Repeat exactly, and only, the lines below starting at the line that contains "bore_start = swing" and ending at the line that contains "zip(*points))), Vector(map(max, zip(*points)))", inclusive of both.

» DATA SEGMENT:

——

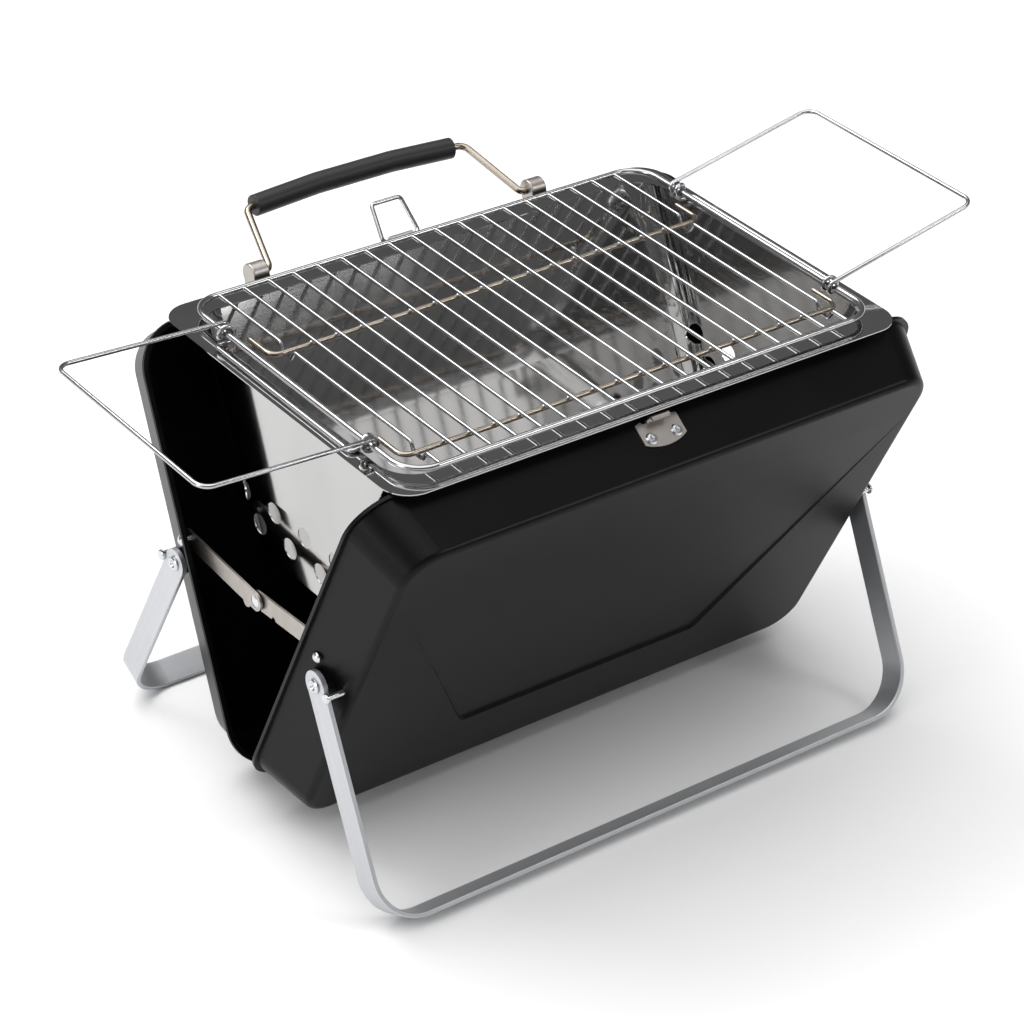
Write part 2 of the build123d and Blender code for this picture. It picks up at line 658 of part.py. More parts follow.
carry_rise = radians(CARRY_RISE)
carry_pivot = on_shell("back", 0, CARRY_UP, CARRY_V)
carry_plane = Plane(origin=carry_pivot, x_dir=(1, 0, 0), z_dir=(0, -sin(carry_rise), cos(carry_rise)))
with BuildPart() as carry_wire:
    with BuildLine(carry_plane):
        FilletPolyline(
            (-WIRE_END, 0),
            (-KNEE_X, 0),
            *GRIP_LINE,
            (KNEE_X, 0),
            (WIRE_END, 0),
            radius=[5.0, 7.0, 60.0, 60.0, 7.0, 5.0],
        )
    wire_start = carry_pivot - Vector(WIRE_END, 0, 0)
    with BuildSketch(Plane(origin=wire_start, x_dir=(0, 1, 0), z_dir=(1, 0, 0))):
        Circle(CARRY_WIRE_R)
    sweep()
carry_wire.part.label = "carry_handle_wire"
export_step(carry_wire.part, "parts/carry_handle_wire.step")



def grip_height(x):
    """How far out from the pivots the grip's centre line is, near either end."""
    (x_low, low), (x_high, high) = GRIP_LINE[:2]
    return low + (abs(x_low) - abs(x)) / (x_high - x_low) * (high - low)


with BuildPart() as carry_grip:
    with BuildLine(carry_plane) as grip_path:
        FilletPolyline(
            (GRIP_LEFT, grip_height(GRIP_LEFT)),
            *GRIP_LINE[1:3],
            (GRIP_RIGHT, grip_height(GRIP_RIGHT)),
            radius=60.0,
        )
    with BuildSketch(
        Plane(
            origin=carry_plane.from_local_coords((GRIP_LEFT, grip_height(GRIP_LEFT), 0)),
            x_dir=carry_plane.z_dir,
            z_dir=grip_path.line @ 0.01 - grip_path.line @ 0,
        )
    ):
        Circle(GRIP_R)
        Circle(CARRY_WIRE_R + RUN, mode=Mode.SUBTRACT)
    sweep()
    rims = carry_grip.edges().filter_by(GeomType.CIRCLE).filter_by(lambda e: abs(e.radius - GRIP_R) < 0.01)
    fillet(rims, 0.9)
carry_grip.part.label = "carry_handle_grip"
export_step(carry_grip.part, "parts/carry_handle_grip.step")

# ---------------------------------------------------------------- firebox
FLANGE_LOW = FLANGE_TOP - PAN_SHEET
levels = ((FLANGE_LOW, PAN_TOP), (FOLD_Z, PAN_FOLD), (FLOOR_Z, PAN_FLOOR))


def pan_room(grow, drop):
    """Levels of the pan's wall, grown outward by the sheet and dropped under the floor."""
    out = []
    for z, (half_x, half_y, corner) in levels:
        lower = z - drop if z == FLOOR_Z else z
        out.append((lower, 2 * (half_x + grow), 2 * (half_y + grow), corner + grow))
    return out


with BuildPart() as firebox:
    with BuildSketch(level(FLANGE_LOW)):
        RectangleRounded(2 * FLANGE_HALF_X, 2 * FLANGE_HALF_Y, FLANGE_R)
    extrude(amount=PAN_SHEET)
    grown = pan_room(PAN_SHEET, PAN_SHEET)
    for high, low in zip(grown, grown[1:]):
        for z, wide, deep, corner in (high, low):
            with BuildSketch(level(z)):
                RectangleRounded(wide, deep, corner)
        loft()
    inner = pan_room(0.0, 0.0)
    for high, low in zip(inner, inner[1:]):
        for z, wide, deep, corner in (high, low):
            with BuildSketch(level(z)):
                RectangleRounded(wide, deep, corner)
        loft(mode=Mode.SUBTRACT)
    with BuildSketch(level(FLANGE_LOW)):
        RectangleRounded(2 * PAN_TOP[0], 2 * PAN_TOP[1], PAN_TOP[2])
    extrude(amount=PAN_SHEET, mode=Mode.SUBTRACT)
    for z, places in VENT_ROWS:
        with BuildSketch(Plane(origin=(0, HINGE_Y, z), x_dir=(0, 1, 0), z_dir=(1, 0, 0))):
            with Locations(*[(y, 0) for y in places]):
                Circle(VENT_R)
        extrude(amount=FLANGE_HALF_X, both=True, mode=Mode.SUBTRACT)
firebox.part.label = "firebox"
export_step(firebox.part, "parts/firebox.step")
print("firebox", firebox.part.bounding_box(), len(firebox.part.solids()))

# ---------------------------------------------------------------- cooking grate
with BuildPart() as grate_frame:
    with BuildLine(level(GRATE_Z)):
        FilletPolyline(
            (0, -FRAME_HALF_Y),
            (FRAME_HALF_X, -FRAME_HALF_Y),
            (FRAME_HALF_X, FRAME_HALF_Y),
            (0, FRAME_HALF_Y),
            radius=FRAME_CORNER_R,
        )
    frame_start = (0, HINGE_Y - FRAME_HALF_Y, GRATE_Z)
    with BuildSketch(Plane(origin=frame_start, x_dir=(0, 1, 0), z_dir=(1, 0, 0))):
        Circle(FRAME_R)
    sweep()
    mirror(about=Plane.YZ)
grate_frame.part.label = "grate_frame"
export_step(grate_frame.part, "parts/grate_frame.step")

bar_end = FRAME_HALF_Y - FRAME_R
bar_step = 2 * BAR_HALF_X / (BARS - 1)
with BuildPart() as grate_bars:
    for i in range(1, BARS - 1):
        bar_start = (-BAR_HALF_X + i * bar_step, HINGE_Y - bar_end, GRATE_Z)
        with BuildSketch(Plane(origin=bar_start, x_dir=(1, 0, 0), z_dir=(0, 1, 0))):
            Circle(BAR_R)
        extrude(amount=2 * bar_end)
grate_bars.part.label = "grate_bars"
export_step(grate_bars.part, "parts/grate_bars.step")

rail_z = GRATE_Z - BAR_R - ROD_RAIL_R
dip = GRATE_Z - 2 * BAR_R - 2 * ROD_RAIL_R - 0.1
with BuildPart() as end_bars:
    for x in (-BAR_HALF_X, BAR_HALF_X):
        points = [(-bar_end, GRATE_Z)]
        for y in RAIL_YS:
            points += [(y - 8.0, GRATE_Z), (y - 4.5, dip), (y + 4.5, dip), (y + 8.0, GRATE_Z)]
        points.append((bar_end, GRATE_Z))
        with BuildLine(Plane(origin=(x, HINGE_Y, 0), x_dir=(0, 1, 0), z_dir=(1, 0, 0))):
            FilletPolyline(*points, radius=1.6)
        with BuildSketch(Plane(origin=(x, HINGE_Y - bar_end, GRATE_Z), x_dir=(1, 0, 0), z_dir=(0, 1, 0))):
            Circle(BAR_R)
        sweep()
end_bars.part.label = "grate_end_bars"
export_step(end_bars.part, "parts/grate_end_bars.step")

with BuildPart() as grate_rails:
    for y in RAIL_YS:
        with BuildLine(level(rail_z)):
            FilletPolyline(
                (-RAIL_HALF_X, y + RAIL_TURN),
                (-RAIL_HALF_X, y),
                (RAIL_HALF_X, y),
                (RAIL_HALF_X, y + RAIL_TURN),
                radius=7.0,
            )
        rail_start = (-RAIL_HALF_X, HINGE_Y + y + RAIL_TURN, rail_z)
        with BuildSketch(Plane(origin=rail_start, x_dir=(1, 0, 0), z_dir=(0, -1, 0))):
            Circle(ROD_RAIL_R)
        sweep()
grate_rails.part.label = "grate_rails"
export_step(grate_rails.part, "parts/grate_rails.step")

for side, end in side_x.items():
    tilt = radians(HANDLE_TILTS[side])
    swing = Vector(end * FRAME_HALF_X, HINGE_Y, GRATE_Z)
    reach = HANDLE_OUT / cos(tilt)
    outward = Vector(end * cos(tilt), 0, sin(tilt))
    lift_plane = Plane(origin=swing, x_dir=outward, z_dir=outward.cross(Vector(0, 1, 0)))
    closing = Vector(end * CLOSING_OUT, 0, -CLOSING_DOWN)
    closing_far = closing.length
    closing_plane = Plane(origin=swing, x_dir=closing.normalized(), z_dir=closing.cross(Vector(0, 1, 0)))
    with BuildPart() as handle:
        with BuildLine(lift_plane):
            FilletPolyline(
                (HANDLE_START, -HANDLE_HALF_Y),
                (reach, -HANDLE_HALF_Y),
                (reach, HANDLE_HALF_Y),
                (HANDLE_START, HANDLE_HALF_Y),
                radius=9.0,
            )
        arm_start = lift_plane.from_local_coords((HANDLE_START, -HANDLE_HALF_Y, 0))
        with BuildSketch(Plane(origin=arm_start, x_dir=(0, 1, 0), z_dir=outward)):
            Circle(HANDLE_R)
        sweep()
        with BuildLine(closing_plane):
            FilletPolyline(
                (HANDLE_START, -COIL_LOW_Y - 2.0),
                (closing_far, -COIL_LOW_Y - 2.0),
                (closing_far, COIL_LOW_Y + 2.0),
                (HANDLE_START, COIL_LOW_Y + 2.0),
                radius=3.0,
            )
        leg_start = closing_plane.from_local_coords((HANDLE_START, -COIL_LOW_Y - 2.0, 0))
        with BuildSketch(Plane(origin=leg_start, x_dir=(0, 1, 0), z_dir=closing.normalized())):
            Circle(HANDLE_R)
        sweep()
        for way in (-1, 1):
            coil_start = swing + Vector(0, way * COIL_LOW_Y, 0)
            with BuildSketch(Plane(origin=coil_start, x_dir=(1, 0, 0), z_dir=(0, way, 0))):
                Circle(COIL_R)
            extrude(amount=COIL_HIGH_Y - COIL_LOW_Y)
            bore_start = swing + Vector(0, way * 60.0, 0)
            with BuildSketch(Plane(origin=bore_start, x_dir=(1, 0, 0), z_dir=(0, way, 0))):
                Circle(FRAME_R + RUN)
            extrude(amount=30.0, mode=Mode.SUBTRACT)
    handle.part.label = f"grate_handle_{side}"
    export_step(handle.part, f"parts/grate_handle_{side}.step")
    print(side, "handle", handle.part.bounding_box(), len(handle.part.solids()))
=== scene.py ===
# %% [markdown]
# # Finishing a folding camp grill
#
# The object is a small charcoal grill that folds flat like a briefcase. Two pressed
# steel half shells stand open in a V on aluminium strap legs. A bright stainless
# firebox hangs between them and carries a chromed wire grate with two wire handles.
#
# The measured model comes in first as a fixed frame. Everything after it is looks:
# which real finish each piece has, and the few shapes that bent wire and welding give.

# %% Load the fixed frame
import math

import bmesh
import bpy
from mathutils import Matrix, Quaternion, Vector


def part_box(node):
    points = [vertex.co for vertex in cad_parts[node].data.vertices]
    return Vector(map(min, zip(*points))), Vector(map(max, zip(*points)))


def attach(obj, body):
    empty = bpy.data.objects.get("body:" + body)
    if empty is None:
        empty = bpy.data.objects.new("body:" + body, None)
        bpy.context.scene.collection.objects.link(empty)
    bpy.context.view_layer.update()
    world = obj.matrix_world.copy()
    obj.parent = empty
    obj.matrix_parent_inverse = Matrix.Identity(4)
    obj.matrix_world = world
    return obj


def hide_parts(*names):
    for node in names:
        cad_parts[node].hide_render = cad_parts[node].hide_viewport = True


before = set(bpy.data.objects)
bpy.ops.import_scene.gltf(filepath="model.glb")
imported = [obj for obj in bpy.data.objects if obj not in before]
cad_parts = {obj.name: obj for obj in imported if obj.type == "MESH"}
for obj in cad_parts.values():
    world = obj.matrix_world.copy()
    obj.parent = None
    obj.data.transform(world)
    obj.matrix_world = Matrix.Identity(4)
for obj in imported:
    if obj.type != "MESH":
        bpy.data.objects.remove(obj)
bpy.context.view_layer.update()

# %% [markdown]
# ## A way to write finishes
#
# A finish is a network of nodes. Wiring them one call at a time hides the idea, so two
# small helpers carry it: `Reading` is a number that varies over the surface, and the
# usual signs + and * on it add Math nodes; `Finish` owns one material and adds any node.

# %% Readings that do arithmetic
class Reading:
    """A value on one socket; arithmetic on it adds Math nodes."""

    def __init__(self, finish, socket):
        self.finish = finish
        self.socket = socket

    def _math(self, operation, first, second):
        return self.finish.node("ShaderNodeMath", {"operation": operation}, {0: first, 1: second})

    def __add__(self, other):
        return self._math("ADD", self, other)

    def __radd__(self, other):
        return self._math("ADD", other, self)

    def __mul__(self, other):
        return self._math("MULTIPLY", self, other)


# %% A finish and its nodes
class Finish:
    """One material, with a single method that adds any node to it."""

    def __init__(self, name, constants):
        self.material = bpy.data.materials.new(name)
        self.material.use_nodes = True
        self.tree = self.material.node_tree
        self.tree.nodes.clear()
        self.shader = self.tree.nodes.new("ShaderNodeBsdfPrincipled")
        end = self.tree.nodes.new("ShaderNodeOutputMaterial")
        self.tree.links.new(self.shader.outputs[0], end.inputs[0])
        for socket, value in constants.items():
            self.shader.inputs[socket].default_value = value

    def put(self, socket, value):
        """Sets an input to a plain value, or links a reading to it."""
        if isinstance(value, Reading):
            self.tree.links.new(value.socket, socket)
        else:
            socket.default_value = value

    def node(self, kind, settings=None, inputs=None, output=0):
        made = self.tree.nodes.new(kind)
        for key, value in (settings or {}).items():
            if key == "stops":
                for stop in value[2:]:
                    made.color_ramp.elements.new(stop[0])
                for element, (place, shade) in zip(made.color_ramp.elements, sorted(value)):
                    element.position = place
                    element.color = (shade, shade, shade, 1.0)
            else:
                setattr(made, key, value)
        for key, value in (inputs or {}).items():
            self.put(made.inputs[key], value)
        return Reading(self, made.outputs[output])

    def place(self, scale=(1, 1, 1), turn=(0, 0, 0)):
        """Position on the piece in metres, turned and then stretched."""
        here = self.node("ShaderNodeTexCoord", output=3)
        turned = self.node("ShaderNodeMapping", {"vector_type": "POINT"}, {"Vector": here, "Rotation": turn})
        return self.node("ShaderNodeMapping", {"vector_type": "POINT"}, {"Vector": turned, "Scale": scale})

    def noise(self, where, scale, detail=2.0, roughness=0.5):
        """Soft random patches, from 0 to 1, about 1/scale metres across."""
        sizes = {"Vector": where, "Scale": scale, "Detail": detail, "Roughness": roughness}
        return self.node("ShaderNodeTexNoise", {"normalize": True}, sizes)

    def ramp(self, value, *stops):
        return self.node("ShaderNodeValToRGB", {"stops": list(stops)}, {"Fac": value})

    def mix(self, share, first, second):
        """A colour between two others."""
        shades = {"Factor": share, "A": (*first, 1.0), "B": (*second, 1.0)}
        made = self.tree.nodes.new("ShaderNodeMix")
        made.data_type = "RGBA"
        for socket in made.inputs:
            if socket.enabled and socket.name in shades:
                self.put(socket, shades[socket.name])
        return Reading(self, next(s for s in made.outputs if s.enabled))

    def colour(self, value):
        self.put(self.shader.inputs["Base Color"], value)

    def rough(self, value):
        self.put(self.shader.inputs["Roughness"], value)

    def bump(self, height, depth):
        """Raises the surface by up to depth metres where height is 1."""
        sizes = {"Height": height, "Distance": depth, "Strength": 1.0}
        self.put(self.shader.inputs["Normal"], self.node("ShaderNodeBump", None, sizes))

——

» FULL ANSWER:
            bore_start = swing + Vector(0, way * 60.0, 0)
            with BuildSketch(Plane(origin=bore_start, x_dir=(1, 0, 0), z_dir=(0, way, 0))):
                Circle(FRAME_R + RUN)
            extrude(amount=30.0, mode=Mode.SUBTRACT)
    handle.part.label = f"grate_handle_{side}"
    export_step(handle.part, f"parts/grate_handle_{side}.step")
    print(side, "handle", handle.part.bounding_box(), len(handle.part.solids()))
=== scene.py ===
# %% [markdown]
# # Finishing a folding camp grill
#
# The object is a small charcoal grill that folds flat like a briefcase. Two pressed
# steel half shells stand open in a V on aluminium strap legs. A bright stainless
# firebox hangs between them and carries a chromed wire grate with two wire handles.
#
# The measured model comes in first as a fixed frame. Everything after it is looks:
# which real finish each piece has, and the few shapes that bent wire and welding give.

# %% Load the fixed frame
import math

import bmesh
import bpy
from mathutils import Matrix, Quaternion, Vector


def part_box(node):
    points = [vertex.co for vertex in cad_parts[node].data.vertices]
    return Vector(map(min, zip(*points))), Vector(map(max, zip(*points)))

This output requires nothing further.